For two years in the late 1970s I followed in the footsteps of Carl Linnaeus: I toiled in the field of taxonomy. The small corner of nature’s jigsaw I tackled was a group of New Zealand marine sponges whose baffling variability defied easy classification. I considered their colour and form, examined their skeletal architecture, counted their spicules, noted the shape of their larvae, and pondered which of these characters could be used to separate my subjects into meaningful categories.
The result of my labours was a classification scheme for 43 species of sponge—an achievement of near insignificance when placed alongside that of Linnaeus, who in the course of his life classified and named more than 4000 animals and nearly 8000 plants. As superhuman a feat as that was, the illustrious Swede also invented the system of classification that every student of taxonomy, myself included, has used since.
The eldest son of a small-town curate and expected to follow that calling, Linnaeus chose instead to pursue his father’s recreational interest in plants and became the greatest botanist of his time. He was also a successful physician (attending Swedish royalty), a charismatic lecturer, a devoted mentor, an enthusiastic gardener and a prolific writer. He not only sorted and systematised all the known species of his day, but also pioneered the study of how indigenous people use plants for medical and other purposes, earning the sobriquet “father of ethnobotany”. The simplicity and logic of his taxonomic system made natural history accessible to amateurs, ushering in the Victorian passion for nature. Jean Jacques Rousseau said of him, “I know no greater man on earth.”

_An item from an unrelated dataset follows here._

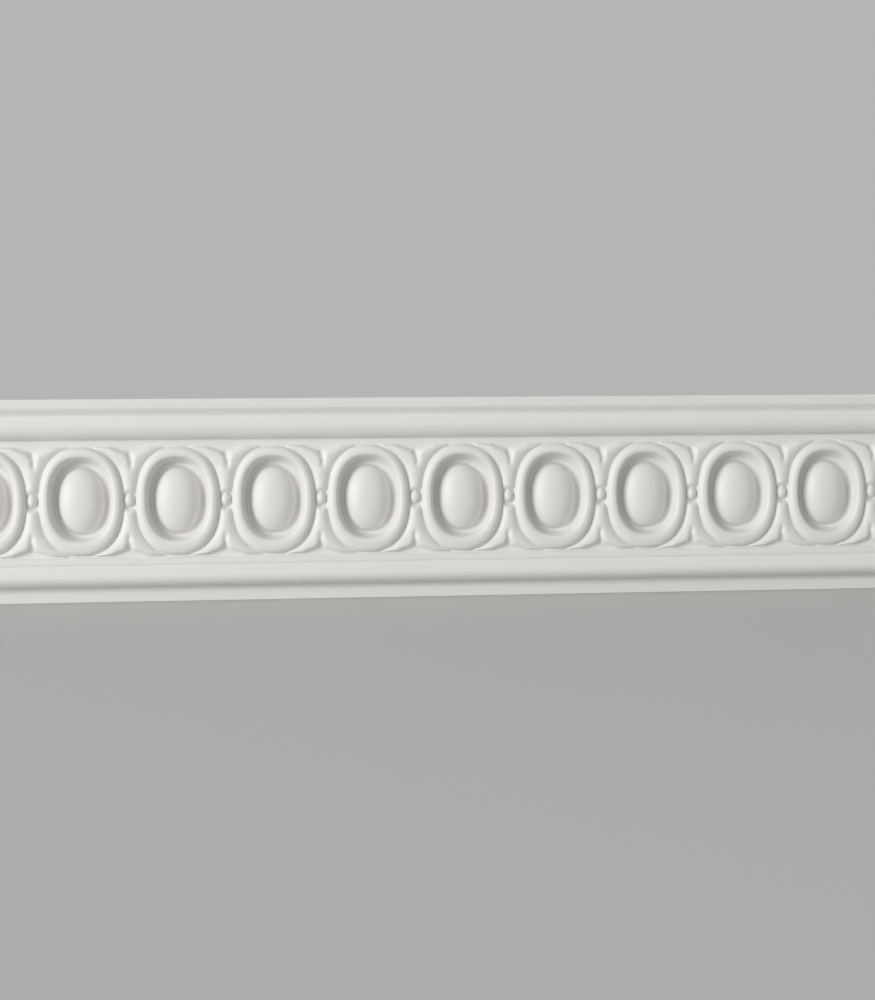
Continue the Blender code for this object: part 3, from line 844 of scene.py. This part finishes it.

It is as a taxonomist that Linnaeus is chiefly remembered. His genius was to apply the social hierarchy of his time, with its kingdoms, provinces, parishes and villages, to the natural world. He slotted plants and animals into a hierarchy of categories, each nesting like a Russian doll within the next. His sequence—species, genus, order, class, kingdom—is still in use, augmented by a still-expanding bevy of additional gradations, such as subspecies, tribe, family, phylum and, more recently, phalanx, infracohort and supertribe.
Almost incidental to Linnaeus’s encyclopaedic audit of the natural world was his decision to call each living thing by just two Latin names, representing the genus and the species. Yet this innovation, known as binomial nomenclature, has proved to be his greatest gift to posterity. Any time Homo sapiens or Felix domestica—or, in my case, Callyspongia ramosa—is mentioned, Linnaeus’s naming system is invoked.
Before Linnaeus, the naming of organisms was a shambles. There were multiple names for even the commonest species, and as many criteria for classifying them as there were scientists doing the classification. Instead of Linnaeus’s concise, double-barrelled binomials there were wordy polynomials composed of a dozen or more terms—descriptions more than names. The tomato, for example, was Solanum caule inermi herbaceo, foliis pinnatis incises—the solanum with the smooth stem which is herbaceous and has incised pinnate leaves. Out of a Babel of complicated, competing nomenclatures Linnaeus forged a single, universally applicable scientific language. For this he has been likened to Hercules, bringing order to the Augean stables of natural history.